A series of temporary site-specific interventions around Ireland's
cities has featured as part of Lynch's repertoire of artworks throughout
the last year. One of the most successful of these occurred in Dublin
in September 2001. As part of City Fabric, an international public
art event ran by the Firestation Studios, a large aluminium sculpture
was attached to the façade of a derelict church.
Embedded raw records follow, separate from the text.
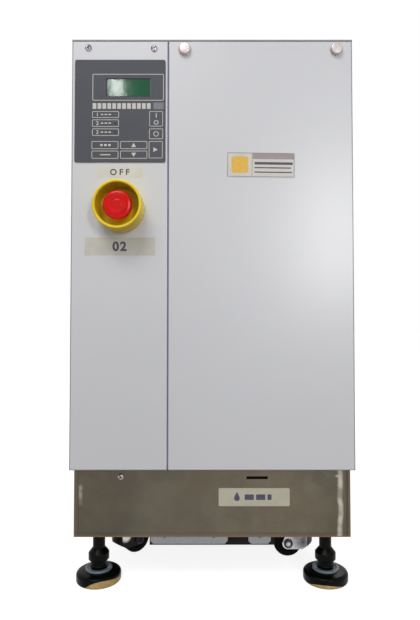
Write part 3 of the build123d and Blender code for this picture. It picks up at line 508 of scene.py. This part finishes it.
def text_data(body, size, centre, y, spacing=1.0, bold=0.0):
    """Letters of the built-in typeface as a mesh that faces -Y; centre is (x, z) in mm."""
    curve = bpy.data.curves.new("letters", "FONT")
    curve.body = body
    curve.size = size * MM
    curve.space_character = spacing
    curve.offset = bold * MM
    curve.extrude = INK * MM / 2
    curve.align_x = "CENTER"
    curve.align_y = "CENTER"
    obj = bpy.data.objects.new("letters", curve)
    bpy.context.scene.collection.objects.link(obj)
    bpy.context.view_layer.update()
    mesh = bpy.data.meshes.new_from_object(obj.evaluated_get(bpy.context.evaluated_depsgraph_get()))
    xs = [v.co.x for v in mesh.vertices]
    zs = [v.co.y for v in mesh.vertices]
    shift_x = centre[0] * MM - (min(xs) + max(xs)) / 2
    shift_z = centre[1] * MM - (min(zs) + max(zs)) / 2
    verts = [(v.co.x + shift_x, y - v.co.z - INK * MM / 2, v.co.y + shift_z) for v in mesh.vertices]
    faces = [tuple(p.vertices) for p in mesh.polygons]
    bpy.data.objects.remove(obj)
    bpy.data.curves.remove(curve)
    bpy.data.meshes.remove(mesh)
    return verts, faces


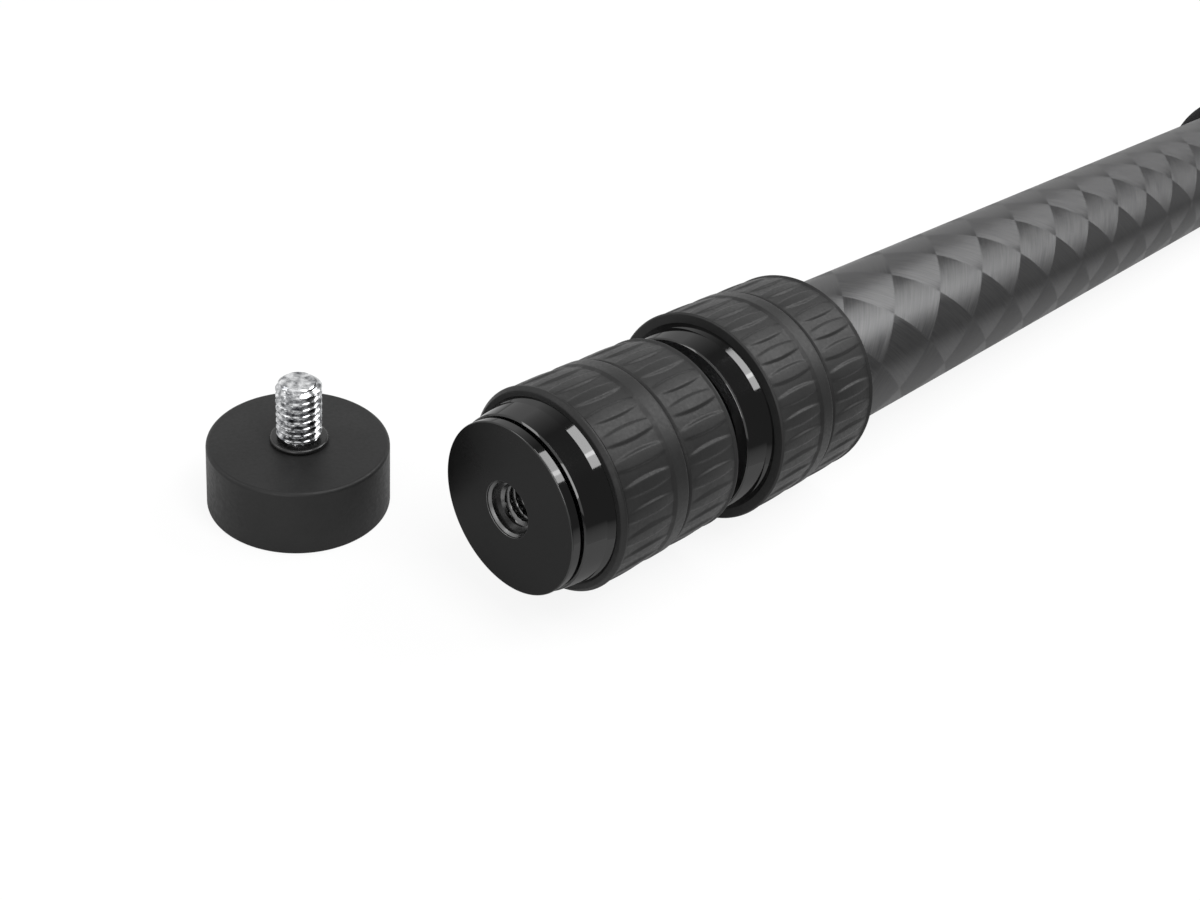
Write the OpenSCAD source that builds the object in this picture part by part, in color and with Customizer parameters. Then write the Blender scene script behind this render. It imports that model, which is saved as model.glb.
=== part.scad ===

By basing
these artworks within the realm of urban theory, an alternative
concept of public art is evoked by Lynch, where temporary artworks
question the relationships that exist between art and architecture,
their audiences and users, and the socio-economic agendas that often
attempt to control these topics.
Critic Declan Long writes of Lynch's contribution to City Fabric,
"the superimposition of forms and styles from different eras
is the subject of Sean Lynch's work, which in this case took the
form of a sculptural structure deriving from Baroque architecture
being attached to a listed building on Dublin's Sean MacDermott
Street. Walter Benjamin's comment that "it is common practice
in baroque architecture to pile up fragments incessantly" seems
relevant in this context, both in Lynch's own strategy of 'piling
up fragments' and in the way that this listed building is protected
but left as a ruin. Susan Sontag, writing on Benjamin, notes that
"the nihilistic energies of the modern era make everything
a ruin or fragment - and therefore collectible" and Lynch's
work develops this theme in a fresh visual manner."
Amongst other projects, Lynch is currently working towards a public
art project to be realised in Cork City this autumn.